The rooms on either side of the chatter are particularly lovely. In the first, which looks out on the center’s big magnolia tree, Joel Werring’s massive, thick oils talk loudly to Sinanoğlu’s Self Portrait, a blue-faced, yellow-eared Lev in the style of Giorgio de Chirico. Brooks’ Untitled (n.d.) joins in in hushed, whooshing tones. 

 Gideon Bok,  Matt Phillips as a Young Frank Auerbach,  2014 .   Gideon Bok,  Matt Phillips as a Young Frank Auerbach, 2014 . 
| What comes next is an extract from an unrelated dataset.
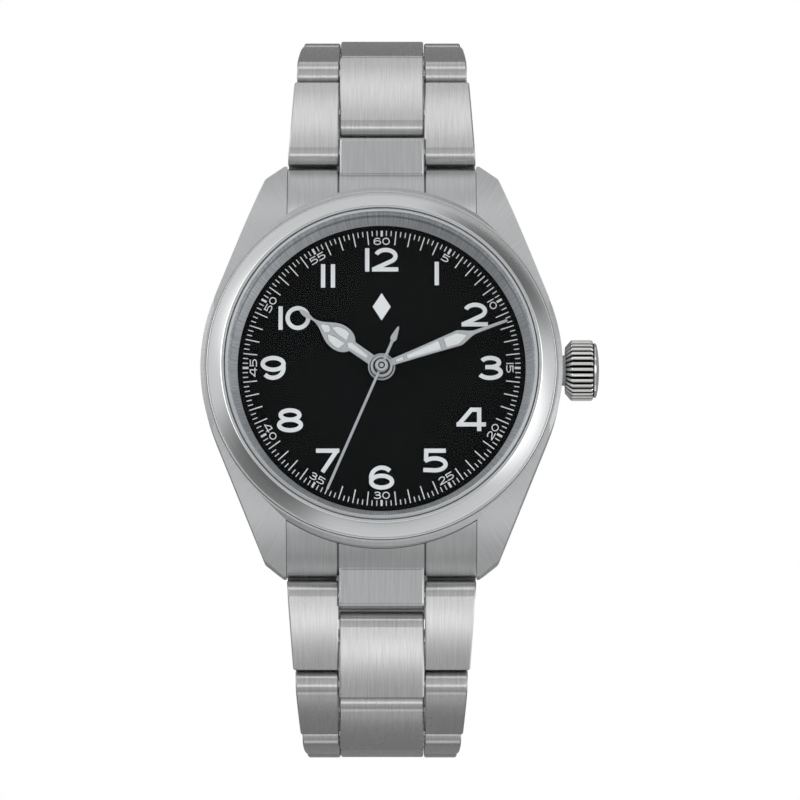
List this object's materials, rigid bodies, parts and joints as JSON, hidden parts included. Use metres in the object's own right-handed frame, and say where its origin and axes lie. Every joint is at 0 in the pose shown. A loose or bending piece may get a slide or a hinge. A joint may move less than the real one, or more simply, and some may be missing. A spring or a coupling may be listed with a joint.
{
  "type": "field watch",
  "caption": "Round steel field watch with black dial, cathedral hands, fluted crown and a jointed link bracelet closed by a fold-over clasp.",
  "frame": {"origin": "centre of the case back's outer flat face", "axes": "+Z out of the dial, +Y towards 12 o'clock, +X towards the crown"},
  "size_m": [0.0419, 0.078, 0.0647],
  "materials": {
    "case_steel": "fine satin brushed steel",
    "bezel_steel": "circular satin steel, nearly smooth",
    "bracelet_steel": "steel brushed along the bracelet",
    "end_link_steel": "steel brushed along the bracelet",
    "clasp_steel": "steel brushed along the bracelet",
    "crown_steel": "polished cap and fluted grip",
    "flange_steel": "radially brushed steel",
    "hand_steel": "satin plated hands",
    "pin_steel": "turned steel",
    "sapphire": "clear glass with ground edge",
    "gasket_rubber": "matte black rubber",
    "dial_black": "matte black paint",
    "lume": "pale luminous filling",
    "movement_steel": "plated movement parts",
    "movement_brass": "gilt balance wheel",
    "holder_plastic": "matte black plastic"
  },
  "bodies": {
    "head": {"case_middle": "case_steel", "bezel": "bezel_steel", "crystal": "sapphire", "crystal_gasket": "gasket_rubber", "rehaut_ring": "flange_steel", "dial": "dial_black", "crown_tube": "case_steel", "caseback": "case_steel", "caseback_gasket": "gasket_rubber", "movement_holder": "holder_plastic", "main_plate": "movement_steel", "train_bridge": "movement_steel", "end_link_12": "end_link_steel", "end_link_6": "end_link_steel", "spring_bars": "pin_steel"},
    "hour_hand_body": {"hour_hand": "hand_steel", "hour_lume": "lume"},
    "minute_hand_body": {"minute_hand": "hand_steel", "minute_lume": "lume"},
    "seconds_hand_body": {"seconds_hand": "hand_steel"},
    "stem_body": {"winding_stem": "pin_steel"},
    "crown_body": {"crown": "crown_steel"},
    "rotor_body": {"rotor": "movement_steel"},
    "balance_body": {"balance_wheel": "movement_brass"},
    "link_12_1_body": {"link_12_1": "bracelet_steel", "link_12_1_pins": "pin_steel"},
    "link_12_2_body": {"link_12_2": "bracelet_steel", "link_12_2_pins": "pin_steel"},
    "link_12_3_body": {"link_12_3": "bracelet_steel", "link_12_3_pins": "pin_steel"},
    "link_12_4_body": {"link_12_4": "bracelet_steel", "link_12_4_pins": "pin_steel"},
    "link_12_5_body": {"link_12_5": "bracelet_steel", "link_12_5_pins": "pin_steel"},
    "link_12_6_body": {"link_12_6": "bracelet_steel", "link_12_6_pins": "pin_steel"},
    "link_12_7_body": {"link_12_7": "bracelet_steel", "link_12_7_pins": "pin_steel"},
    "link_6_1_body": {"link_6_1": "bracelet_steel", "link_6_1_pins": "pin_steel"},
    "link_6_2_body": {"link_6_2": "bracelet_steel", "link_6_2_pins": "pin_steel"},
    "link_6_3_body": {"link_6_3": "bracelet_steel", "link_6_3_pins": "pin_steel"},
    "link_6_4_body": {"link_6_4": "bracelet_steel", "link_6_4_pins": "pin_steel"},
    "link_6_5_body": {"link_6_5": "bracelet_steel", "link_6_5_pins": "pin_steel"},
    "link_6_6_body": {"link_6_6": "bracelet_steel", "link_6_6_pins": "pin_steel"},
    "link_6_7_body": {"link_6_7": "bracelet_steel", "link_6_7_pins": "pin_steel"},
    "inner_blade_body": {"clasp_blade_inner": "clasp_steel", "clasp_pin_back": "pin_steel", "clasp_bar": "pin_steel"},
    "outer_blade_body": {"clasp_blade_outer": "clasp_steel"},
    "cover_body": {"clasp_cover": "clasp_steel", "clasp_pin_front": "pin_steel"},
    "button_right_body": {"push_button_right": "clasp_steel"},
    "button_left_body": {"push_button_left": "clasp_steel"}
  },
  "joints": [
    {"name": "minute_turn", "type": "hinge", "parent": "head", "child": "minute_hand_body", "pos_m": [0, 0, 0.0085], "axis": [0, 0, -1], "continuous": true},
    {"name": "hour_turn", "type": "hinge", "parent": "head", "child": "hour_hand_body", "pos_m": [0, 0, 0.0079], "axis": [0, 0, -1], "continuous": true},
    {"name": "seconds_turn", "type": "hinge", "parent": "head", "child": "seconds_hand_body", "pos_m": [0, 0, 0.009], "axis": [0, 0, -1], "continuous": true},
    {"name": "crown_pull", "type": "slide", "parent": "head", "child": "stem_body", "axis": [1, 0, 0], "range_m": [0, 0.0012]},
    {"name": "crown_turn", "type": "hinge", "parent": "stem_body", "child": "crown_body", "pos_m": [0.021, 0, 0.0052], "axis": [1, 0, 0], "continuous": true},
    {"name": "rotor_turn", "type": "hinge", "parent": "head", "child": "rotor_body", "pos_m": [0, 0, 0.0026], "axis": [0, 0, 1], "continuous": true},
    {"name": "balance_swing", "type": "hinge", "parent": "head", "child": "balance_body", "pos_m": [-0.0064, -0.0052, 0.0037], "axis": [0, 0, 1], "range_deg": [-120, 120]},
    {"name": "link_12_1_bend", "type": "hinge", "parent": "head", "child": "link_12_1_body", "pos_m": [0, 0.0236, 0.0036], "axis": [1, 0, 0], "range_deg": [0, 21]},
    {"name": "link_12_2_bend", "type": "hinge", "parent": "link_12_1_body", "child": "link_12_2_body", "pos_m": [0, 0.03263, 0.00066], "axis": [1, 0, 0], "range_deg": [0, 53]},
    {"name": "link_12_3_bend", "type": "hinge", "parent": "link_12_2_body", "child": "link_12_3_body", "pos_m": [0, 0.03619, -0.00814], "axis": [1, 0, 0], "range_deg": [0, 19]},
    {"name": "link_12_4_bend", "type": "hinge", "parent": "link_12_3_body", "child": "link_12_4_body", "pos_m": [0, 0.03719, -0.01759], "axis": [1, 0, 0], "range_deg": [0, 13]},
    {"name": "link_12_5_bend", "type": "hinge", "parent": "link_12_4_body", "child": "link_12_5_body", "pos_m": [0, 0.03652, -0.02707], "axis": [1, 0, 0], "range_deg": [0, 12]},
    {"name": "link_12_6_bend", "type": "hinge", "parent": "link_12_5_body", "child": "link_12_6_body", "pos_m": [0, 0.03439, -0.03633], "axis": [1, 0, 0], "range_deg": [0, 18]},
    {"name": "link_12_7_bend", "type": "hinge", "parent": "link_12_6_body", "child": "link_12_7_body", "pos_m": [0, 0.02993, -0.04471], "axis": [1, 0, 0], "range_deg": [0, 29]},
    {"name": "link_6_1_bend", "type": "hinge", "parent": "head", "child": "link_6_1_body", "pos_m": [0, -0.0236, 0.0036], "axis": [-1, 0, 0], "range_deg": [0, 21]},
    {"name": "link_6_2_bend", "type": "hinge", "parent": "link_6_1_body", "child": "link_6_2_body", "pos_m": [0, -0.03263, 0.00066], "axis": [-1, 0, 0], "range_deg": [0, 47]},
    {"name": "link_6_3_bend", "type": "hinge", "parent": "link_6_2_body", "child": "link_6_3_body", "pos_m": [0, -0.0371, -0.00772], "axis": [-1, 0, 0], "range_deg": [0, 29]},
    {"name": "link_6_4_bend", "type": "hinge", "parent": "link_6_3_body", "child": "link_6_4_body", "pos_m": [0, -0.03743, -0.01722], "axis": [-1, 0, 0], "range_deg": [0, 10]},
    {"name": "link_6_5_bend", "type": "hinge", "parent": "link_6_4_body", "child": "link_6_5_body", "pos_m": [0, -0.0366, -0.02668], "axis": [-1, 0, 0], "range_deg": [0, 12]},
    {"name": "link_6_6_bend", "type": "hinge", "parent": "link_6_5_body", "child": "link_6_6_body", "pos_m": [0, -0.0343, -0.0359], "axis": [-1, 0, 0], "range_deg": [0, 17]},
    {"name": "link_6_7_bend", "type": "hinge", "parent": "link_6_6_body", "child": "link_6_7_body", "pos_m": [0, -0.02984, -0.04429], "axis": [-1, 0, 0], "range_deg": [0, 25.76]},
    {"name": "clasp_swing", "type": "hinge", "parent": "link_12_7_body", "child": "inner_blade_body", "pos_m": [0, 0.02224, -0.0503], "axis": [1, 0, 0], "range_deg": [0, 45]},
    {"name": "blade_unfold", "type": "hinge", "parent": "inner_blade_body", "child": "outer_blade_body", "pos_m": [0, -0.01348, -0.0498], "axis": [-1, 0, 0], "range_deg": [0, 80]},
    {"name": "cover_open", "type": "hinge", "parent": "outer_blade_body", "child": "cover_body", "pos_m": [0, 0.01864, -0.0512], "axis": [1, 0, 0], "range_deg": [0, 160]},
    {"name": "button_right_push", "type": "slide", "parent": "cover_body", "child": "button_right_body", "axis": [-1, 0, 0], "range_m": [0, 0.0008], "stiffness_N_per_m": 1500},
    {"name": "button_left_push", "type": "slide", "parent": "cover_body", "child": "button_left_body", "axis": [1, 0, 0], "range_m": [0, 0.0008], "stiffness_N_per_m": 1500}
  ],
  "couplings": [
    {"joint": "hour_turn", "follows": "minute_turn", "ratio": 0.083333},
    {"joint": "blade_unfold", "follows": "cover_open", "ratio": 0.5}
  ]
}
In the other, overlooking the center’s sprawling backyard, a tree bursts into flower outside the window, impossible not to look at as you round the bend and pass through a doorway. Inside, Sinanoğlu shares space with Gideon Bok’s thick, heaped oils and Katy Schneider’s polished, almost Vermeer-esque still lives. They're surrounded by more friends throughout the drafty house, including former curator and gallery director Paul Clabby, who knew the space in its former life as the John Slade Ely House.  

While so much of the show’s momentum comes from this posthumous cross-talk, we also get a sense of the artist, whose work stands out in bright oranges, blues and pinks, with nods to the New York School, surrealism, and metaphysical art. Sinanoğlu, we learn, in softly-rendered birds and cypress trees; he is spherical doorways that seem to glow orange; he is circus tents and empty chairs. 

In the room to the right of the downstairs foyer, Sinanoğlu is pure poetry, his paintings From Here and There (2005), From Where To Where (2006), and earlier Untitled (Still Life in Yellow) sharing space with William Bailey and Clint Jukkala.   

And he has his audience for it. Circling Lev is a heartfelt sort of wake for an artist gone far too soon. As the Ely Center’s willing audience, we don’t just celebrate Lev. We sit Shiva for him; we drink to him; we wave our brushes and oils in the air as his ghost passes in every room. 

And we remember the places we knew him—often surrounded by art. You look at the photos that are scattered throughout the house, and you miss him. You look at the paintings and find that you are home. You find yourself hoping he is too.